The Indian state should resist the temptation to become an international bully.

The apparently sudden decision of the Maldivian government to scrap its agreement with Indian infrastructure company, GMR, for running the Malé airport has been received with shock in India. GMR, which runs the airports in New Delhi and Hyderabad, has suddenly emerged, in the past decade, as one of India’s large private players in infrastructure projects through public-private partnerships. The company won the right to upgrade and operate the Ibrahim Nasir International Airport in Malé in November 2010 through an international tender which was overseen by the International Finance Corporation, a World Bank affiliate.

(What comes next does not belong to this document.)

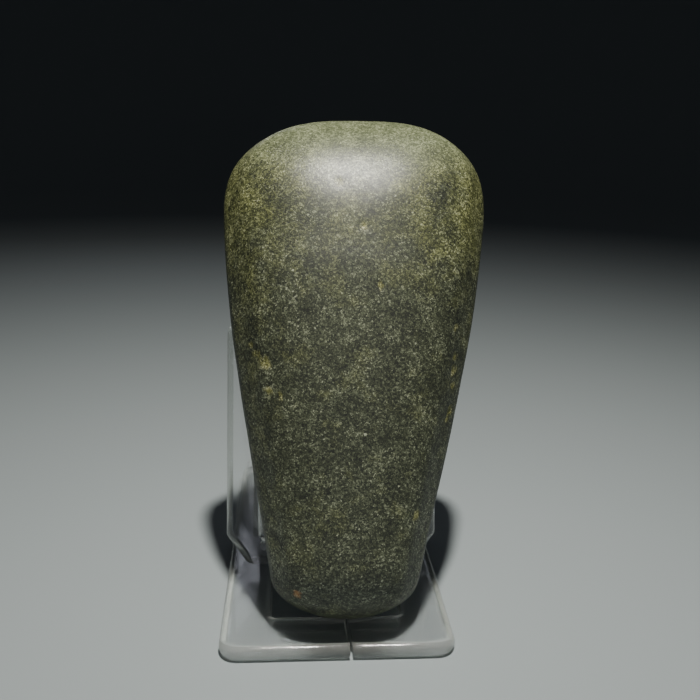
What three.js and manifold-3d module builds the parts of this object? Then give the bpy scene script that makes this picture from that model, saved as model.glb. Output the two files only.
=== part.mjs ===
// A polished stone axe head that stands on its butt and leans back on a clear acrylic display stand.
// Millimetres. +X points to the viewer's right, +Y away from the viewer and +Z up.
// The origin is on the underside of the stand's base plate, at its centre.

import * as THREE from 'three';
import Module from 'manifold-3d';
import { mergeVertices } from 'three/addons/utils/BufferGeometryUtils.js';

const wasm = await Module();
wasm.setup();

// Clearance between pieces that touch.
const contactGap = 0.3;

// Axe head, seen from the front: the butt is down and the broad cutting end is up.
const axeLength = 133;
const axeWidth = 70.2;
const axeButtWidth = 35;
const axeBitRoundingLength = 28;
const axeButtRoundingLength = 10;
const axeSideBow = 0.65;
// How much one corner of the bit stands higher than the other, for each unit of width.
const axeBitSkew = 0.045;

// Axe head, seen from the side.
const axeThickness = 43;
const axeButtThickness = 33;
const axeBitDomeLength = 54;
const axeButtDomeLength = 16.5;
const axeFaceBow = 1;

// Section of the axe head: 2 is an ellipse, and a larger power is squarer.
const sectionPower = 2.5;
// Four ground facets run along the edges between the faces and the sides.
const facetAngle = THREE.MathUtils.degToRad(36);
const facetCut = 0.028;
// How round the two ends are, from the front and from the side.
const bitOutlinePower = 2.6;
const bitDomePower = 2;
const buttOutlinePower = 2;
const buttDomePower = 2;

// Where the axe head stands, across the stand, and how far its butt dips into the opening.
const axeButtOffset = 1.7;
const axeButtDip = 0.5;
const axeSidewaysLean = THREE.MathUtils.degToRad(1.85);

// Stand: both plates have fully rounded edges.
const plateThickness = 4;
const plateEdgeRadius = 1.8;

// Base plate, with an opening whose front edge carries the butt.
const baseWidth = 60;
const baseDepth = 112;
const baseCornerRadius = 5;
const openingFrontMargin = 14.2;
const openingWidth = 33.8;
const openingDepth = 23.4;
const openingCornerRadius = 1.4;

// A split runs from the opening to the front edge of the base plate.
const splitWidth = 0.8;
const splitOffset = 3;
const splitSkew = THREE.MathUtils.degToRad(3);

// Back plate, with its window and its cut lower corners.
const backWidth = 61.5;
const backHeight = 72;
const backLean = THREE.MathUtils.degToRad(17);
const backCornerRadius = 5;
const backSetback = 2;
const backChamferHeight = 8.2;
const backChamferWidth = 6;
const windowSideMargin = 9.6;
const windowTopMargin = 12;
const windowBottomMargin = 5.2;
const windowCornerRadius = 3;

// How far a cut runs past a face, and how far the back plate runs on before its foot is cut flat.
const cutOverrun = 3;
const footOverrun = 8;

// Fineness of the solids.
const axeSides = 72;
const axeRings = 46;
const cornerSteps = 5;
const edgeSteps = 4;
const profileSteps = 240;
const solverSteps = 40;
const steepestLean = THREE.MathUtils.degToRad(45);
const leanStep = THREE.MathUtils.degToRad(0.5);

const stoneMaterial = new THREE.MeshStandardMaterial({ color: 0x4c4e40, roughness: 0.42, metalness: 0 });
const acrylicMaterial = new THREE.MeshStandardMaterial({
  color: 0xe4eced, roughness: 0.05, metalness: 0, transparent: true, opacity: 0.35,
});

// How much of its full size a rounded end keeps, at a distance into its rounding.
function roundOff(distance, length, power) {
  if (distance <= 0) {
    return 1;
  }
  return Math.max(0, 1 - (distance / length) ** power) ** (1 / power);
}

// Half a size along the axe head: it grows from the butt to the fullest place with a bow.
function taper(height, full, butt, bow, fullest) {
  const along = height / fullest;
  const growth = along + bow * along * along * (1 - along);
  return butt / 2 + ((full - butt) / 2) * growth;
}

function halfWidth(height) {
  const fullest = axeLength - axeBitRoundingLength;
  return taper(height, axeWidth, axeButtWidth, axeSideBow, fullest)
    * roundOff(height - fullest, axeBitRoundingLength, bitOutlinePower)
    * roundOff(axeButtRoundingLength - height, axeButtRoundingLength, buttOutlinePower);
}

function halfThickness(height) {
  const fullest = axeLength - axeBitDomeLength;
  return taper(height, axeThickness, axeButtThickness, axeFaceBow, fullest)
    * roundOff(height - fullest, axeBitDomeLength, bitDomePower)
    * roundOff(axeButtDomeLength - height, axeButtDomeLength, buttDomePower);
}

// A point of a section of the axe head: a superellipse whose four shoulders are ground to flat facets.
function sectionPoint(angle, height) {
  const wide = halfWidth(height);
  const thick = halfThickness(height);
  const cos = Math.cos(angle);
  const sin = Math.sin(angle);
  const point = new THREE.Vector2(
    wide * Math.sign(cos) * Math.abs(cos) ** (2 / sectionPower),
    thick * Math.sign(sin) * Math.abs(sin) ** (2 / sectionPower),
  );
  const dualPower = sectionPower / (sectionPower - 1);
  const reach = ((wide * Math.cos(facetAngle)) ** dualPower + (thick * Math.sin(facetAngle)) ** dualPower)
    ** (1 / dualPower);
  const facetDistance = reach * (1 - facetCut);
  for (const sideX of [-1, 1]) {
    for (const sideY of [-1, 1]) {
      const normal = new THREE.Vector2(sideX * Math.cos(facetAngle), sideY * Math.sin(facetAngle));
      const excess = point.dot(normal) - facetDistance;
      if (excess > 0) {
        point.addScaledVector(normal, -excess);
      }
    }
  }
  return point;
}

// The axe head in its own frame: butt tip at the origin, length along +Z.
function axeHeadGeometry() {
  const sphere = new THREE.SphereGeometry(1, axeSides, axeRings);
  sphere.rotateX(Math.PI / 2);
  const positions = sphere.attributes.position;
  for (let i = 0; i < positions.count; i += 1) {
    const height = (axeLength * (1 + positions.getZ(i))) / 2;
    const point = sectionPoint(Math.atan2(positions.getY(i), positions.getX(i)), height);
    const skewed = height + axeBitSkew * point.x * (height / axeLength) ** 2;
    positions.setXYZ(i, point.x, point.y, skewed);
  }
  return sphere;
}

// Distance from a point (y, z) to a plate's section, which is a rectangle with rounded corners.
function distanceToPlate(y, z, plate) {
  const dy = y - plate.y;
  const dz = z - plate.z;
  const along = Math.abs(dy * Math.sin(plate.lean) + dz * Math.cos(plate.lean))
    - plate.halfLength + plateEdgeRadius;
  const across = Math.abs(dy * Math.cos(plate.lean) - dz * Math.sin(plate.lean))
    - plateThickness / 2 + plateEdgeRadius;
  const outside = Math.hypot(Math.max(along, 0), Math.max(across, 0));
  return outside + Math.min(Math.max(along, across), 0) - plateEdgeRadius;
}

// The value between two ends at which a test turns from false to true, on the false side.
function bisect(falseEnd, trueEnd, test) {
  let low = falseEnd;
  let high = trueEnd;
  for (let i = 0; i < solverSteps; i += 1) {
    const middle = (low + high) / 2;
    if (test(middle)) {
      high = middle;
    } else {
      low = middle;
    }
  }
  return low;
}

// The middle section of the axe head as points (y, z), leaned, with its lowest point just inside the opening.
function leanedSection(lean) {
  const points = [];
  for (let i = 0; i <= profileSteps; i += 1) {
    const height = (axeLength * (1 - Math.cos((Math.PI * i) / profileSteps))) / 2;
    for (const y of [halfThickness(height), -halfThickness(height)]) {
      points.push({
        y: y * Math.cos(lean) + height * Math.sin(lean),
        z: height * Math.cos(lean) - y * Math.sin(lean),
      });
    }
  }
  const lowest = Math.min(...points.map((point) => point.z));
  const lift = plateThickness - axeButtDip - lowest;
  return { lift, points: points.map((point) => ({ y: point.y, z: point.z + lift })) };
}

function clearance(points, shift, plate) {
  return Math.min(...points.map((point) => distanceToPlate(point.y + shift, point.z, plate)));
}

const baseFront = -baseDepth / 2;
const openingFront = baseFront + openingFrontMargin;
const openingRear = openingFront + openingDepth;
// The foot line of the back plate's front face.
const backFoot = openingRear + backSetback;
const backFootHeight = plateThickness + contactGap;

const frontMarginSection = {
  y: baseFront + openingFrontMargin / 2,
  z: plateThickness / 2,
  lean: Math.PI / 2,
  halfLength: openingFrontMargin / 2,
};

// How far the leaned axe head is shifted forwards until its butt rests on the front edge of the opening.
function shiftToFrontMargin(points) {
  const tip = points.reduce((lowest, point) => (point.z < lowest.z ? point : lowest));
  return bisect(openingFront + axeLength, frontMarginSection.y - tip.y, (shift) => (
    clearance(points, shift, frontMarginSection) < contactGap
  ));
}

const backPlateSection = {
  y: backFoot + (backHeight / 2) * Math.sin(backLean) + (plateThickness / 2) * Math.cos(backLean),
  z: backFootHeight + (backHeight / 2) * Math.cos(backLean) - (plateThickness / 2) * Math.sin(backLean),
  lean: backLean,
  halfLength: backHeight / 2,
};

// The butt rests on the opening's front edge, and the axe head leans back onto the back plate.
function settleAxeHead() {
  const place = (lean) => {
    const { lift, points } = leanedSection(lean);
    const shift = shiftToFrontMargin(points);
    return { lift, shift, free: clearance(points, shift, backPlateSection) >= contactGap };
  };
  let lean = steepestLean;
  while (lean > 0 && !place(lean).free) {
    lean -= leanStep;
  }
  lean = bisect(lean, lean + leanStep, (trial) => !place(trial).free);
  return { lean, ...place(lean) };
}

// A rectangle with rounded corners, as a shape or as a hole's path.
function roundedRectangle(Kind, left, right, bottom, top, radius) {
  const outline = new Kind();
  outline.moveTo(left + radius, bottom);
  outline.lineTo(right - radius, bottom);
  outline.absarc(right - radius, bottom + radius, radius, -Math.PI / 2, 0);
  outline.lineTo(right, top - radius);
  outline.absarc(right - radius, top - radius, radius, 0, Math.PI / 2);
  outline.lineTo(left + radius, top);
  outline.absarc(left + radius, top - radius, radius, Math.PI / 2, Math.PI);
  outline.lineTo(left, bottom + radius);
  outline.absarc(left + radius, bottom + radius, radius, Math.PI, Math.PI * 1.5);
  return outline;
}

// A plate of the stand, lying in XY from z = 0 up, whose round edge reaches out to the given outline.
function plateGeometry(shape) {
  const geometry = new THREE.ExtrudeGeometry(shape, {
    depth: plateThickness - 2 * plateEdgeRadius,
    bevelThickness: plateEdgeRadius,
    bevelSize: plateEdgeRadius,
    bevelOffset: -plateEdgeRadius,
    bevelSegments: edgeSteps,
    curveSegments: cornerSteps,
  });
  geometry.translate(0, 0, plateEdgeRadius);
  return geometry;
}

function toManifold(geometry) {
  const bare = geometry.clone();
  bare.deleteAttribute('normal');
  bare.deleteAttribute('uv');
  const merged = mergeVertices(bare, 1e-4);
  return new wasm.Manifold(new wasm.Mesh({
    numProp: 3,
    vertProperties: new Float32Array(merged.attributes.position.array),
    triVerts: new Uint32Array(merged.index.array),
  }));
}

function fromManifold(solid) {
  const mesh = solid.getMesh();
  const geometry = new THREE.BufferGeometry();
  geometry.setAttribute('position', new THREE.BufferAttribute(new Float32Array(mesh.vertProperties), 3));
  geometry.setIndex(new THREE.BufferAttribute(new Uint32Array(mesh.triVerts), 1));
  geometry.computeVertexNormals();
  return geometry;
}

function basePlateGeometry() {
  const shape = roundedRectangle(
    THREE.Shape, -baseWidth / 2, baseWidth / 2, baseFront, baseFront + baseDepth, baseCornerRadius,
  );
  shape.holes.push(roundedRectangle(
    THREE.Path, -openingWidth / 2, openingWidth / 2, openingFront, openingRear, openingCornerRadius,
  ));
  const split = new THREE.BoxGeometry(
    splitWidth, openingFrontMargin + 2 * cutOverrun, plateThickness + 2 * cutOverrun,
  );
  split.rotateZ(splitSkew);
  split.translate(splitOffset, baseFront + openingFrontMargin / 2, plateThickness / 2);
  return fromManifold(toManifold(plateGeometry(shape)).subtract(toManifold(split)));
}

// The back plate in its own frame: foot line of its front face at the origin, height along +Z, then leaned.
function backPlateGeometry() {
  const half = backWidth / 2;
  const chamferSlope = backChamferWidth / backChamferHeight;
  const footHalf = half - backChamferWidth - chamferSlope * footOverrun;
  const shape = new THREE.Shape();
  shape.moveTo(-footHalf, -footOverrun);
  shape.lineTo(footHalf, -footOverrun);
  shape.lineTo(half, backChamferHeight);
  shape.lineTo(half, backHeight - backCornerRadius);
  const cornerX = half - backCornerRadius;
  const cornerY = backHeight - backCornerRadius;
  shape.absarc(cornerX, cornerY, backCornerRadius, 0, Math.PI / 2);
  shape.lineTo(-cornerX, backHeight);
  shape.absarc(-cornerX, cornerY, backCornerRadius, Math.PI / 2, Math.PI);
  shape.lineTo(-half, backChamferHeight);
  shape.closePath();
  shape.holes.push(roundedRectangle(
    THREE.Path, -half + windowSideMargin, half - windowSideMargin,
    windowBottomMargin, backHeight - windowTopMargin, windowCornerRadius,
  ));
  const plate = plateGeometry(shape);
  plate.rotateX(Math.PI / 2);
  plate.translate(0, plateThickness, 0);
  plate.rotateX(-backLean);
  const below = new THREE.BoxGeometry(2 * backWidth, 2 * backWidth, 2 * footOverrun);
  below.translate(0, 0, -footOverrun);
  return fromManifold(toManifold(plate).subtract(toManifold(below)));
}

function mesh(name, geometry, material) {
  const piece = new THREE.Mesh(geometry, material);
  piece.name = name;
  return piece;
}

const model = new THREE.Group();

model.add(mesh('stand_base_plate', basePlateGeometry(), acrylicMaterial));

const backPlate = mesh('stand_back_plate', backPlateGeometry(), acrylicMaterial);
backPlate.position.set(0, backFoot, backFootHeight);
model.add(backPlate);

const rest = settleAxeHead();
const axeHead = mesh('axe_head', axeHeadGeometry(), stoneMaterial);
axeHead.rotation.set(-rest.lean, axeSidewaysLean, 0);
axeHead.position.set(axeButtOffset, rest.shift, rest.lift);
model.add(axeHead);

export default model;
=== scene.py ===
# %% [markdown]
# # A polished stone axe head on a clear stand
#
# The object is an axe head of dark, fine-grained stone, ground to shape and polished.
# It stands on its narrow butt, over an opening in a clear acrylic base plate, on the opening's front edge.
# It leans back on a second clear plate, which has a window cut in it.
#
# The solids come from CAD and are loaded as a fixed frame, in metres.
# Blender adds what a plain solid lacks: the grain and wear of the stone, round acrylic edges, and light.

import math

import bmesh
import bpy
from mathutils import Matrix, Vector, noise


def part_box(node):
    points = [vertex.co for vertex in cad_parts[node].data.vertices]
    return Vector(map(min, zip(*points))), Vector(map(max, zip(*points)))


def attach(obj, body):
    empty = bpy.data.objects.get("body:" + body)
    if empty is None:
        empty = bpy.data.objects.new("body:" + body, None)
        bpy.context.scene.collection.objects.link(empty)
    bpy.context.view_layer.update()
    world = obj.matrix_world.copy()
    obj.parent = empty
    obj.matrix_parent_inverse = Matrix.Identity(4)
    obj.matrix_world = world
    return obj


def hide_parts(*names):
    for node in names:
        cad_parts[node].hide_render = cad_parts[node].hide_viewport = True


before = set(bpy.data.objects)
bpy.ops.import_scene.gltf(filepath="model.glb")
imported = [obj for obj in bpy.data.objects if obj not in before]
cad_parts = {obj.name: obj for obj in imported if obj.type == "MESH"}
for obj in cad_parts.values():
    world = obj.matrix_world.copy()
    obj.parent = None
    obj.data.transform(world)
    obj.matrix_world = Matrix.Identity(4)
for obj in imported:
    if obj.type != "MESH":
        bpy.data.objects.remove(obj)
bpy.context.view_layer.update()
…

The origin of the trouble between GMR and the Maldivian authorities seems to be the airport development charge (ADC) of $25 per passenger which the company started charging in 2012 and which was struck down by the courts. GMR managed to convince the then government led by Mohamed Nasheed to offset this loss of income from the revenues that GMR was ­supposed to pay the Maldivian state. According to some reports, in the very next three months, the Maldivian government’s revenues dropped from $8.7 million for the financial quarter to $0.5 million. From the next financial quarter, GMR started demanding money from the Maldivian government, rather than paying anything of its own, the amount reaching $3.5 million in the last quarter. The original agreement between GMR and Maldives envisaged an income of $1.0 billion for Maldives over the course of the 25 years that GMR was contracted to operate the airport, but with this change it became a major source of revenue loss for this small and impoverished country. As a commentator explained, this had become for the Maldives what Enron had become for India in the 1990s.